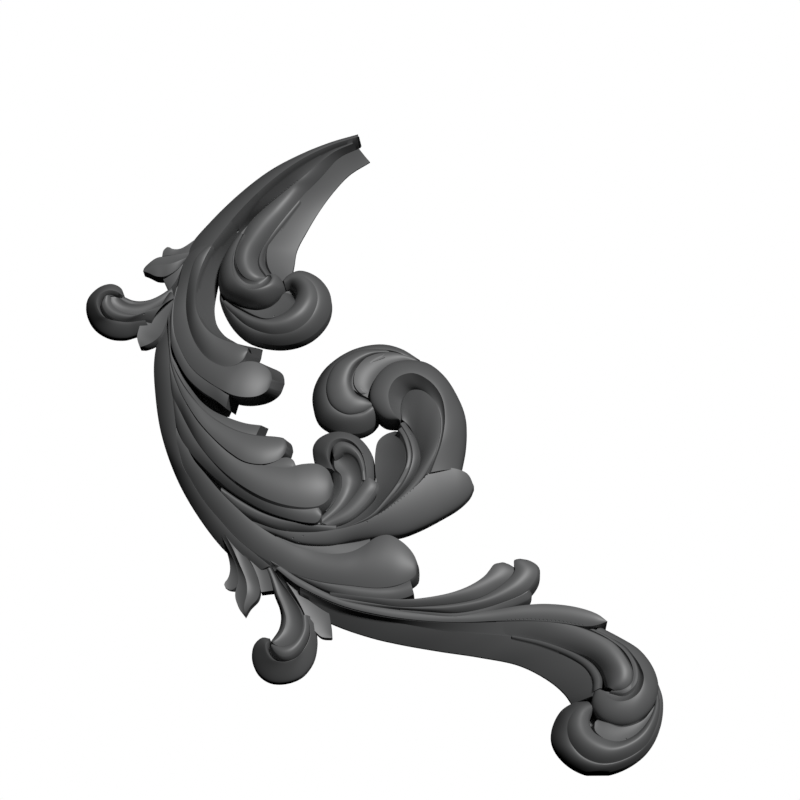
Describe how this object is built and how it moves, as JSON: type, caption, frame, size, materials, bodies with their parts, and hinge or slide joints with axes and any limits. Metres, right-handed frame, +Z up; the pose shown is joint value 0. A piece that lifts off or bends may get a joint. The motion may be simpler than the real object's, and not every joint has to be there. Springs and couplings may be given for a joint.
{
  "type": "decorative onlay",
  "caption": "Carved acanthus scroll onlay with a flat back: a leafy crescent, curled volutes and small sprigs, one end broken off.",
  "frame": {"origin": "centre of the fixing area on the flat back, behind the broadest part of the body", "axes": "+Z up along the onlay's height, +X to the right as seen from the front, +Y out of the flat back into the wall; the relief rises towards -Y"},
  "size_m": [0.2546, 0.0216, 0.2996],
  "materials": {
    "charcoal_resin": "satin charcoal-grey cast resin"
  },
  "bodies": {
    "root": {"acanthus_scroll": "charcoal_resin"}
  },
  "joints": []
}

Given problem: Your task is to reproduce the whole listing exactly.

In response:
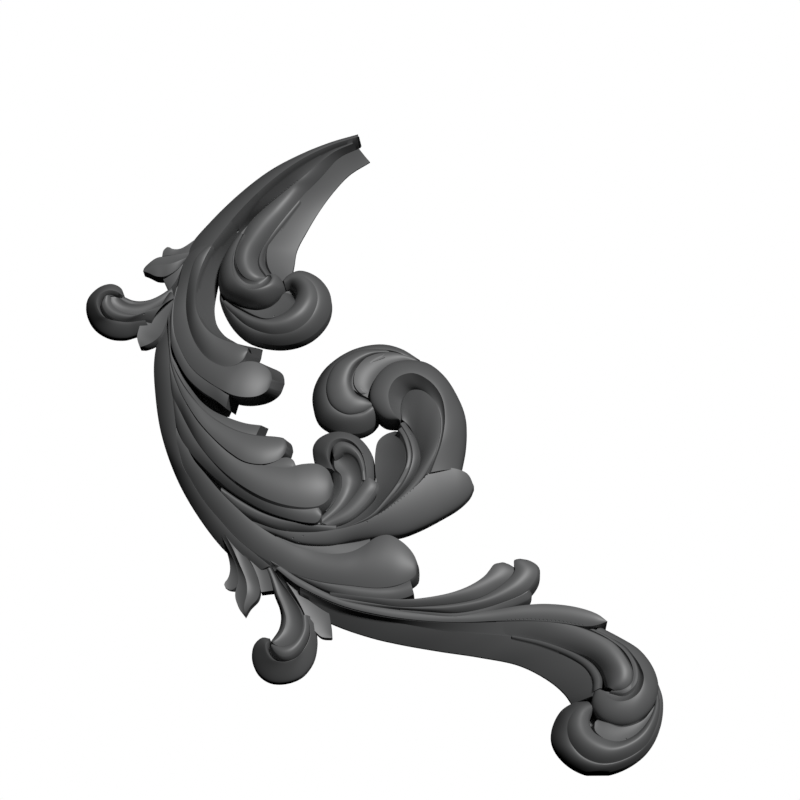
Describe how this object is built and how it moves, as JSON: type, caption, frame, size, materials, bodies with their parts, and hinge or slide joints with axes and any limits. Metres, right-handed frame, +Z up; the pose shown is joint value 0. A piece that lifts off or bends may get a joint. The motion may be simpler than the real object's, and not every joint has to be there. Springs and couplings may be given for a joint.
{
  "type": "decorative onlay",
  "caption": "Carved acanthus scroll onlay with a flat back: a leafy crescent, curled volutes and small sprigs, one end broken off.",
  "frame": {"origin": "centre of the fixing area on the flat back, behind the broadest part of the body", "axes": "+Z up along the onlay's height, +X to the right as seen from the front, +Y out of the flat back into the wall; the relief rises towards -Y"},
  "size_m": [0.2546, 0.0216, 0.2996],
  "materials": {
    "charcoal_resin": "satin charcoal-grey cast resin"
  },
  "bodies": {
    "root": {"acanthus_scroll": "charcoal_resin"}
  },
  "joints": []
}